てんとう虫とタナトス
夏は気軽に生きられて、気軽に死ねる気分がするけれど、冬は清潔な気配の分、死が重い。
肉体が腐ることとか、皮膚から体液が出ることとかに親近感が持てない。虫や鳥の死骸が落ちていないからだろうか。
実際はヒートショックだとか餅を詰まらせるとか肺炎をこじらせるとか、冬だから死んじゃうことも沢山あるし、そんなの年がら年中一緒なんだけど。
何故でしょう、死が重く生が重く、肩が凝るよ。
重いのに、内臓にも、逆むけのチクチクにも、セーターの毛玉くらいの不快感があるだけで、唯の違和感だ。漂えない。
困る。
寒いのには参る。人間にも冬眠があれば良いのに。
最近、我が家には小さな来訪者がある。先日は2名、合計6名程、出窓の桟や床で発見された。
てんとう虫なんだけど、赤いのではなくて、黒地に赤の点々がある。
インターネットで調べたら、赤のてんとう虫は寿命が2ヶ月くらいだけど、黒いのは2-3年生きるので、暖かい場所で群れで冬越えをするらしい。(結講ゾゾっとする写真が沢山出て来た。)

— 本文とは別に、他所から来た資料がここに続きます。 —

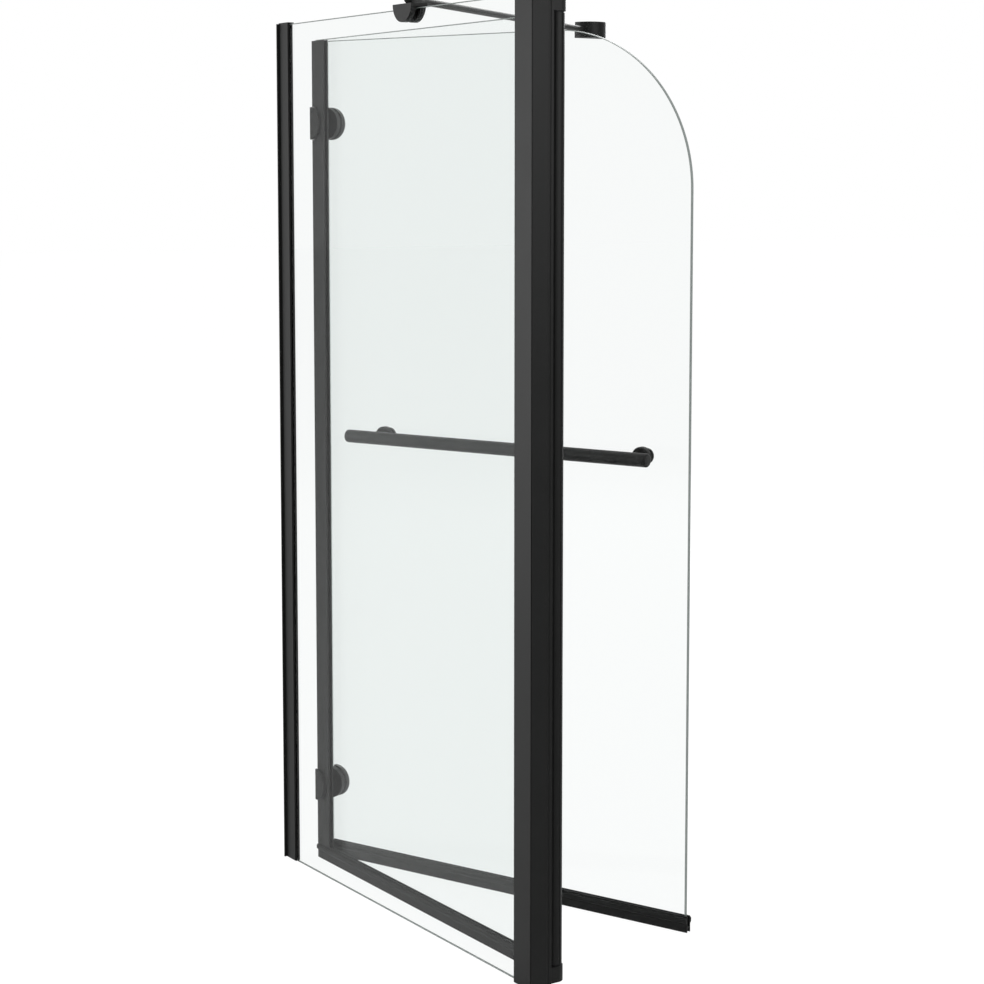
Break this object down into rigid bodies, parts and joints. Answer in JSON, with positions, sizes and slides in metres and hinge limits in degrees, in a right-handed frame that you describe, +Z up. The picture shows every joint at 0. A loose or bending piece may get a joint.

今日、暖かい場所とは人間の家である。テレビの裏のコンセントの近くとかに黒く密集して、冬中じっとしているみたい。どうも我が家は候補地として下見が入っているようだった。
Yahoo!知恵袋によると、てんとう虫が家で冬越えしていた時の対処法は、暖かく見守ることなんだそう。悪いことはしないっぽい。
あー、早くてんとう虫が群れで押し寄せて来ないかな。
100均で毛玉取りブラシを買った。冬服は毎年全然新調しないので、何年も同じセーターを着て毛玉が物凄いことになっている。
さっそく、よく着るボロボロの2着の毛玉を取った。『家賃が安いから九龍城に住んじゃった人』がゲストのテレビを見ながら、無心にブラシをかけると、黒いセーターから山盛りの毛玉が出てくる。
てんとう虫の群れってこんな感じかもと思いつつ、汚水が上階から落ちてくるという90年ごろの九龍城の話を興味深く見た。
香港も冬は寒いのかな。
コーヒーがなみなみのマグカップを手に床に座り込むと、ようやくホッとひと心地ついた。寝る前のコーヒーは良くないけれど、冬の夜を泳ぎ切るにはゴールが必要だ。
もうなんか泣きそうだけど、涙も毛玉やてんとう虫と同じで、違和感だけが残る。
正月休みまであと少し、頑張って仕事に行くよ。